The majority reads this opinion as “makpng] a strong argument for the eradication of the peremptory challenge altogether.” At 868, n. 7. I strongly disagree. No one who has participated in the selection of a jury can discount the importance of the peremptory challenge. Indeed, we have elevated the intelligent use of peremptory challenges to a Constitutional right. See, Naugle v. State, 118 Tex.Crim. 566, 40 S.W.2d 92, 94 (App.1931). However, that right is “subject to the commands of the Equal Protection Clause.” See, Batson, 106 S.Ct. at 1719. Therefore, while the right to peremptorily challenge a venire member is important, its importance is clearly outweighed when the peremptory challenge is used to deny, on the basis of race, a citizen’s Constitutional right to participate in the administration of justice by serving on a jury. Discrimination has no place in the qualification or selection of jurors and offends the dignity of the individuals and the integrity of the Court. Powers, 111 S.Ct. at 1366. The Equal Protection Clause extends to all citizens the rights and privileges of serving as a juror. Therefore, while the human condition will probably continue to fight for the freedom to discriminate, the justice system must not provide a means to that end. See, Garcia, Strike Three and It’s Out — There Goes the Peremptory, The Houston Lawyer, November-December 1991, at 22.

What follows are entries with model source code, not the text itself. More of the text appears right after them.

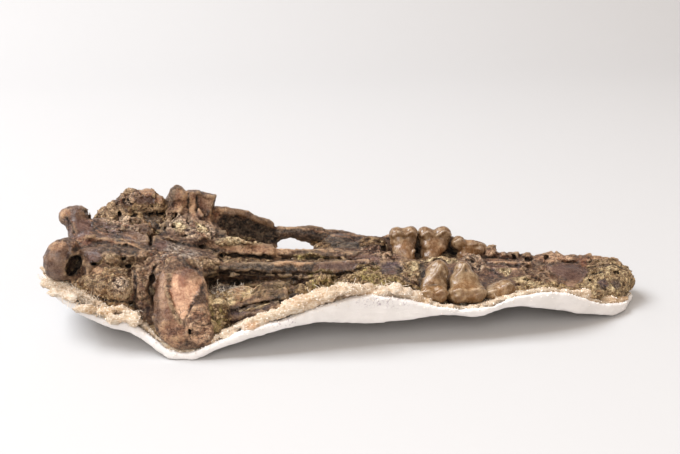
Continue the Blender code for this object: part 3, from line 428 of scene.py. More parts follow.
# Marks on what the photograph's camera sees: name, look, height above the rest in mm, outline in its pixels
MARKS = [
    ("right condyle", "polished brown", 0,
     [(59, 213), (64, 208), (77, 205), (90, 213), (88, 218), (74, 221), (62, 219)]),
    ("its worn edge", "worn and lit tan", 0.2, [(59, 213), (63, 209), (69, 209), (71, 213), (66, 217), (61, 217)]),
    ("its neck", "polished mauve", 0, [(69, 220), (90, 219), (92, 228), (88, 238), (76, 240), (67, 233)]),
    # Painted highlight: a paler streak along the neck's lit ridge.
    ("light streak on the neck", "worn and lit tan", 0.2, [(71, 222), (74, 222), (77, 235), (73, 234)]),
    ("left condyle", "polished brown", 0,
     [(44, 250), (46, 266), (52, 278), (63, 278), (65, 261), (71, 248), (58, 241)]),
    # Painted highlight on the condyle's top.
    ("its bright top", "worn and lit tan", 0.2, [(48, 246), (56, 242), (67, 245), (60, 250), (51, 251)]),
    ("left condylar fossa", "shadowed", 0,
     [(71, 255), (82, 256), (83, 262), (76, 275), (66, 276), (64, 268)]),
    ("stain between the condyles", "rusty", 0, [(73, 240), (92, 234), (93, 239), (86, 249), (73, 248)]),
    ("ledge beside the left condyle", "polished brown", 0, [(72, 250), (100, 243), (104, 248), (84, 256)]),
    ("trough of the base", "polished mauve", -0.8,
     [(94, 230), (102, 223), (116, 225), (121, 231), (119, 241), (96, 238)]),
    ("dark left side of the trough", "dark and shaded bone", -0.3, [(94, 232), (100, 221), (104, 224), (100, 238)]),
    ("dark plate of the base", "dark and shaded bone", -0.3,
     [(112, 236), (128, 234), (144, 242), (134, 245), (116, 241)]),
    # Painted highlight: the shine in the trough is a paler tint.
    ("shine in the trough", "polished tan", 0, [(96, 230), (101, 228), (109, 233), (109, 237), (101, 235)]),
    ("base's right edge", "polished red", 0.4,
     [(97, 224), (101, 219), (111, 219), (119, 225), (116, 229), (107, 224)]),
    ("second plate of the base", "polished brown", -0.5,
     [(122, 232), (133, 229), (146, 236), (149, 245), (122, 241)]),
    ("chipped rim of the base", "crushed grey", 0.4,
     [(104, 219), (122, 220), (137, 226), (143, 233), (118, 226)]),
    ("pink patch below the ledge", "polished mauve", 0,
     [(87, 252), (96, 250), (101, 254), (98, 261), (88, 261)]),
    ("side of the crest", "worn brown", 0, [(100, 247), (148, 248), (150, 254), (102, 255)]),
    ("sand over the left ear", "crumbly tan", 0.2,
     [(103, 254), (134, 256), (137, 268), (112, 270), (101, 264)]),
    ("orange crumb", "worn and lit tan", 0.4, [(91, 267), (98, 266), (105, 270), (102, 274), (93, 273)]),
    ("left ear's first lump", "crumbly tan", 0.3,
     [(72, 283), (85, 275), (100, 275), (107, 287), (93, 298), (78, 295)]),
    ("crust on that lump", "tan sand", 0.4, [(76, 284), (84, 283), (88, 290), (84, 297), (78, 293)]),
    ("left ear capsule", "crumbly tan", 0.2,
     [(106, 287), (114, 275), (126, 272), (135, 283), (133, 295), (124, 300), (110, 296)]),
    ("grey film on the capsule", "crushed grey", 0,
     [(112, 280), (122, 276), (128, 282), (122, 290), (113, 289)]),
    ("column beside the jaw joint", "crumbly brown", 0.4,
     [(136, 264), (148, 266), (147, 290), (152, 308), (137, 300)]),
    ("plates above the jaw joint", "crumbly brown", 0.3,
     [(138, 252), (152, 248), (176, 256), (163, 268), (148, 270)]),
    ("tan cluster over the right ear", "crumbly tan", 0.6,
     [(97, 205), (116, 199), (130, 208), (131, 220), (112, 221), (98, 216)]),
    ("bone on the right ear", "crushed brown", 0.2,
     [(106, 192), (118, 187), (141, 186), (142, 198), (131, 206), (112, 199)]),
    ("light top of the right ear", "crumbly tan", 0.3,
     [(122, 187), (137, 185), (140, 190), (128, 194), (120, 193)]),
    ("smooth tan patch", "worn and lit tan", 0.3, [(140, 188), (150, 187), (154, 192), (150, 197), (141, 195)]),
    ("red band", "polished red", 0, [(136, 197), (155, 197), (155, 204), (137, 203)]),
    ("orange knob", "worn and lit tan", 0, [(156, 194), (161, 193), (165, 198), (161, 204), (156, 202)]),
    ("pale crumbs", "crumbly tan", 0.4, [(132, 206), (146, 203), (160, 206), (152, 213), (134, 212)]),
    ("dark crumbs", "shadowed", -0.8, [(141, 213), (162, 212), (168, 219), (166, 232), (150, 226)]),
    ("pale fragments", "crushed grey", 0.5, [(118, 216), (137, 217), (143, 224), (131, 227), (119, 222)]),
    ("broken face", "worn and lit tan", 0,
     [(176, 189), (184, 188), (188, 194), (184, 207), (179, 211), (173, 205)]),
    ("dark edge of the broken face", "worn brown", 0.3,
     [(167, 194), (174, 186), (176, 190), (173, 207), (168, 205)]),
    ("mauve slab", "worn and lit tan", 0, [(188, 194), (196, 193), (196, 213), (190, 215), (186, 209)]),
    ("red slab", "polished tan", 0, [(198, 195), (210, 199), (210, 210), (200, 216), (197, 213)]),
    ("crushed plates", "crushed grey", 0.5,
     [(165, 214), (180, 214), (207, 225), (217, 231), (214, 239), (184, 238), (168, 228)]),
    ("pale chips", "pale sand", 0.4, [(172, 222), (180, 221), (187, 227), (180, 231), (173, 228)]),
    ("more pale chips", "pale sand", 0.3, [(196, 223), (206, 226), (208, 232), (198, 231)]),
    ("root of the cheek arch", "worn and lit tan", 0,
     [(207, 222), (211, 211), (218, 208), (228, 209), (219, 218), (213, 225)]),
    ("arch's top edge", "polished brown", 0.3,
     [(227, 208), (241, 209), (262, 221), (272, 226), (270, 230), (246, 219), (228, 213)]),
    ("inner plate of the arch", "shadowed", -0.8,
     [(220, 220), (236, 216), (281, 232), (277, 245), (241, 237), (218, 237)]),
    # Painted shade: the arch's bar is tinted dark for the shade it lies in.
    ("bar of the arch", "dark and shaded bone", 0,
     [(271, 226), (300, 227), (362, 238), (350, 241), (300, 233), (280, 232)]),
    ("bar's shaded side", "shadowed", 0,
     [(308, 237), (345, 240), (372, 244), (368, 250), (328, 247), (312, 242)]),
    ("crumbs beside the window", "brown sand", 0.5,
     [(307, 246), (312, 241), (330, 243), (333, 249), (316, 250)]),
    ("crust on the right ridge", "pale sand", 0.8,
     [(216, 241), (227, 237), (250, 237), (262, 244), (240, 245), (217, 245)]),
    ("right ridge", "worn and lit tan", 0.4,
     [(216, 246), (250, 245), (278, 247), (293, 251), (284, 256), (235, 252)]),
    ("thin end of the right ridge", "worn brown", 0.4,
     [(291, 249), (330, 248), (362, 253), (345, 256), (300, 254)]),
    ("groove between the ridges", "brown sand", -1.6,
     [(219, 252), (256, 256), (345, 257), (345, 261), (276, 261), (221, 261)]),
    ("yellow sand in the groove", "green sand", 0.4,
     [(293, 255), (310, 254), (327, 256), (318, 260), (299, 260)]),
    ("orange lump in the groove", "worn and lit tan", 1.0, [(271, 258), (277, 255), (282, 258), (277, 262)]),
    ("left ridge", "dark and shaded bone", 0.3,
     [(208, 266), (244, 261), (293, 261), (315, 262), (312, 271), (258, 271), (224, 269)]),
    ("pale rim of the left ridge", "worn and lit tan", 0.4,
     [(272, 262), (296, 260), (314, 262), (300, 265), (276, 265)]),
    ("smooth bar of the left ridge", "polished red", 0.6,
     [(316, 264), (330, 260), (347, 260), (364, 266), (343, 272), (318, 270)]),
    ("putty", "putty", 0.2, [(166, 244), (180, 244), (200, 254), (198, 261), (180, 256), (168, 251)]),
    ("crust beside the putty", "crumbly tan", 0.3,
     [(189, 257), (207, 257), (224, 262), (205, 268), (190, 264)]),
    ("triangular plate", "polished mauve", 0.3, [(153, 243), (165, 241), (168, 247), (160, 250)]),
    ("left temporal hollow", "shadowed", -1.0,
     [(207, 272), (276, 274), (306, 276), (300, 281), (262, 282), (222, 291), (208, 292)]),
    ("face of the left jaw joint", "polished pink", 0,
     [(170, 276), (176, 270), (187, 269), (202, 277), (204, 282), (195, 296), (187, 316), (182, 321),
      (174, 309), (170, 292)]),
    ("its upper rim", "polished tan", 0, [(172, 272), (186, 268), (203, 277), (196, 281), (182, 276)]),
    ("outer flank of the jaw joint", "polished tan", 0,
     [(163, 268), (168, 274), (168, 292), (173, 315), (164, 330), (154, 312), (154, 292)]),
    ("shaded strip of the flank", "polished brown", 0,
     [(156, 276), (161, 272), (159, 296), (163, 320), (158, 326), (152, 310)]),
    ("speckled foot of the jaw joint", "worn and lit tan", 0,
     [(158, 326), (172, 318), (184, 326), (186, 343), (172, 350), (162, 342)]),
    ("broken face of the jaw joint", "broken bone", 0.3,
     [(190, 309), (203, 304), (210, 310), (212, 334), (198, 345), (186, 338), (186, 321)]),
    ("sand beside the jaw joint", "green sand", 0.4,
     [(210, 305), (222, 304), (228, 314), (224, 330), (215, 335), (211, 320)]),
    ("first pad", "cream pad", 0.5, [(208, 297), (220, 293), (238, 301), (231, 306), (210, 304)]),
    ("second pad", "cream pad", 0.6,
     [(226, 290), (244, 284), (262, 286), (252, 296), (244, 302), (232, 299)]),
    ("third pad", "grey pad", 0.4,
     [(254, 291), (270, 276), (288, 277), (300, 287), (278, 295), (256, 301)]),
    ("shade below the pads", "shadowed", 0, [(271, 296), (299, 293), (302, 298), (290, 304), (275, 304)]),
    ("upper strip of bone", "worn brown", 0.3,
     [(231, 305), (252, 303), (275, 296), (276, 300), (250, 309), (234, 310)]),
    ("lower strip of bone", "worn purple", 0.3,
     [(227, 314), (259, 307), (272, 304), (262, 316), (234, 320)]),
    ("pillar", "green sand", 0.3, [(308, 272), (332, 270), (337, 278), (333, 294), (309, 295)]),
    ("pale end of the left ridge", "polished mauve", 0.3, [(348, 257), (376, 254), (382, 261), (362, 261)]),
    ("sand behind the ridges", "green sand", 0.5,
     [(358, 265), (377, 263), (381, 271), (372, 280), (358, 278)]),
    ("red fragment", "polished red", 0.5, [(381, 270), (393, 266), (404, 269), (398, 275), (385, 276)]),
    ("sand beside the molars", "crumbly tan", 0.4,
     [(401, 263), (424, 265), (424, 287), (410, 286), (400, 276)]),
    ("green sand", "green sand", 0.5, [(361, 278), (386, 276), (400, 282), (390, 291), (366, 290)]),
    ("back of the palate", "crushed brown", 0.2,
     [(357, 249), (382, 246), (400, 257), (398, 263), (368, 254)]),
    ("dark crumbs on the arch", "brown sand", 0.5,
     [(358, 241), (370, 235), (382, 237), (386, 244), (360, 247)]),
    ("palate between the molars", "crushed brown", 0.3,
     [(418, 244), (446, 246), (452, 256), (436, 263), (422, 258)]),
    ("pale crumbs of the palate", "pale sand", 0.4, [(434, 259), (448, 254), (462, 262), (448, 263)]),
    ("plates of the palate", "crushed grey", 0.3,
     [(461, 254), (472, 250), (486, 262), (480, 271), (466, 266)]),
    ("pink plate of the palate", "polished mauve", 0.2,
     [(483, 257), (503, 254), (523, 264), (508, 277), (490, 276)]),
    ("light ridge on it", "polished tan", 0.4, [(498, 269), (512, 267), (518, 270), (506, 274)]),
    ("yellow sand by the rim", "tan sand", 0.5,
     [(510, 279), (526, 276), (553, 285), (560, 292), (540, 292), (522, 284)]),
    ("bone behind the canine", "crumbly brown", 0.3,
     [(520, 262), (545, 264), (560, 278), (546, 284), (526, 278)]),
    ("tan crumbs behind the left molars", "tan sand", 0.6,
     [(404, 264), (420, 258), (428, 262), (418, 276), (405, 274)]),
    ("pale crumbs between the molars", "pale sand", 0.6,
     [(424, 262), (436, 253), (452, 255), (458, 262), (444, 262)]),
    ("dark gap behind the left molars", "shadowed", -0.8, [(419, 264), (424, 262), (425, 282), (419, 286)]),
    ("purple bone before the ridges", "worn purple", 0.3, [(374, 262), (398, 262), (404, 268), (384, 272)]),
    ("dark chips of the palate", "shadowed", -0.6, [(396, 268), (402, 267), (404, 273), (397, 275)]),
    ("striped plate of the palate", "polished tan", 0.3, [(486, 258), (512, 259), (522, 262), (498, 264)]),
    ("sand by the left carnassial", "pale sand", 0.3, [(496, 270), (506, 268), (512, 272), (506, 277)]),
    ("bone before the smooth patch", "crumbly brown", 0.3,
     [(530, 268), (546, 270), (558, 282), (540, 280)]),
    ("yellow crust of the snout", "green sand", 0.5,
     [(596, 284), (612, 290), (622, 288), (616, 298), (598, 297)]),
    ("dark gap of the snout", "shadowed", -1.0, [(592, 292), (604, 294), (612, 298), (600, 299)]),
    ("pale end of the snout", "pale sand", 0.3, [(586, 281), (594, 279), (598, 283), (590, 287)]),
    ("shade between the right molars", "shadowed", -1, [(415, 236), (421, 234), (422, 258), (417, 260)]),
    ("shade beside the right carnassial", "shadowed", -1,
     [(444, 244), (453, 242), (461, 248), (460, 256), (450, 257)]),
    ("first empty socket", "broken bone", 0.3,
     [(486, 253), (491, 247), (503, 254), (500, 258), (487, 257)]),
    ("second empty socket", "crushed brown", 0.3, [(521, 261), (527, 254), (534, 259), (530, 264)]),
    ("canine's socket", "broken bone", 0.3, [(535, 259), (552, 252), (571, 258), (566, 263), (545, 263)]),
    ("smooth dark patch", "polished red", 0.4,
     [(545, 267), (562, 263), (582, 263), (589, 272), (577, 283), (562, 279)]),
    ("pinkish foot of the patch", "polished tan", 0, [(564, 282), (577, 281), (575, 288), (566, 287)]),
    ("reddish knob", "rusty", 0.3, [(577, 261), (587, 254), (591, 260), (586, 267), (578, 266)]),
    ("end of the palate", "crumbly tan", 0.3, [(588, 260), (605, 259), (612, 263), (600, 268), (589, 267)]),
    ("sand round the snout", "tan sand", 0.4,
     [(580, 288), (586, 277), (612, 264), (626, 268), (638, 277), (634, 290), (612, 302), (588, 298)]),
    ("purple bone in the sand", "worn purple", 0.4, [(597, 281), (606, 278), (610, 285), (601, 290)]),
    ("brown bone in the sand", "worn brown", 0.4, [(611, 281), (620, 279), (622, 286), (615, 290)]),
]
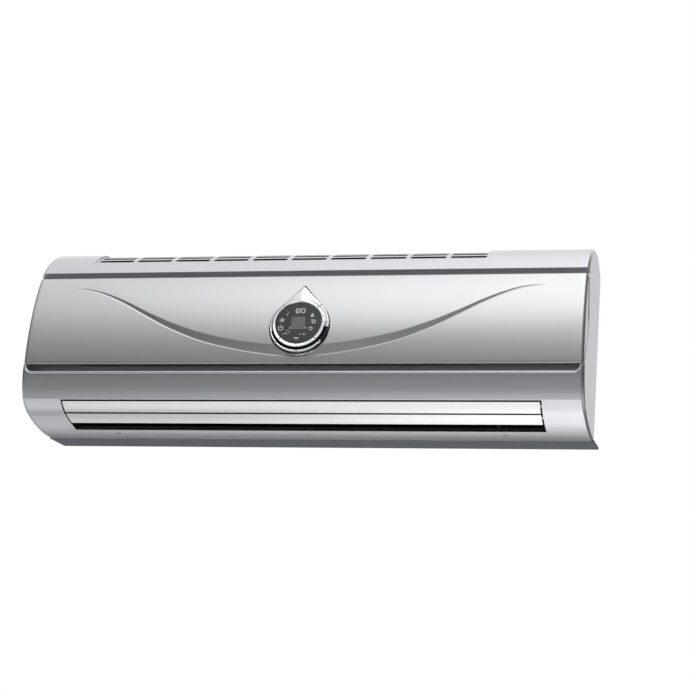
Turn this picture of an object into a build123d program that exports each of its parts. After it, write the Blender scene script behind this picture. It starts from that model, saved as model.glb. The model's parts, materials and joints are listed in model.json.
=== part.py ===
from build123d import *
from math import asin, cos, degrees, exp, hypot, radians, sin
import os

os.makedirs("parts", exist_ok=True)

# Wall-mounted indoor unit of a split air conditioner, in millimetres.
# X runs along the length, the wall is the plane Y = 0, the front faces -Y and Z is up.
# The origin is the centre of the four wall screws, at the wall.
# A section point is a pair: distance from the wall, height.

# ---------------------------------------------------------------- overall sizes
LENGTH = 850.0          # over the front edges of the two ends
END_FLARE = 5.0         # each end stands this much further out at the wall
DEPTH = 215.5           # wall to the foremost lip
TOP = 148.0             # highest point
BOTTOM = -147.5         # underside
WALL = 2.5              # moulded shells
END_WALL = 3.0          # moulded end faces
EDGE_RADIUS = 6.0       # rounded front edges of the two ends
FIT = 0.3               # gap between parts that only sit together
RUNNING = 0.05          # radial clearance of every pin in its hole

# ---------------------------------------------------------------- side outline of the body
REAR_CORNER = (0.0, TOP - 26.0)
TOP_BACK = (42.0, TOP - 3.5)
CREST = (80.0, TOP)
BAND_MIDDLE = (DEPTH - 89.5, TOP - 19.0)
BAND_END = (DEPTH - 53.5, TOP - 52.0)
PANEL_TOP = (DEPTH - 52.0, TOP - 54.0)
PANEL_MIDDLE = (DEPTH - 15.5, 16.0)
PANEL_END = (DEPTH - 2.0, BOTTOM + 93.5)
LIP = (DEPTH, BOTTOM + 83.5)
CHEEK = (DEPTH - 2.3, BOTTOM + 59.5)
CHIN = (DEPTH - 8.5, BOTTOM + 41.5)
CHIN_MIDDLE = (DEPTH - 19.0, BOTTOM + 30.0)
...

IV. ESTABLISH A BRIGHT LINE RULE
I would remain true to the clear intent and purpose of more than a century of established precedent from the United States Supreme Court. We should adopt the holdings in Speaker, McKinney, and Powers and immediately establish the following “bright line” rule: equal protection is denied whenever race is a factor in the exercise of a peremptory challenge. This “bright line” rule is necessary because one simply cannot articulate a “race-neutral” explanation for exercising a peremptory strike when race is a part of that explanation.
With these comments I concur in the results reached by the majority.
CLINTON, OVERSTREET and BENAVIDES, JJ., join this opinion.

. Unless otherwise indicated, all emphasis herein is supplied by the author.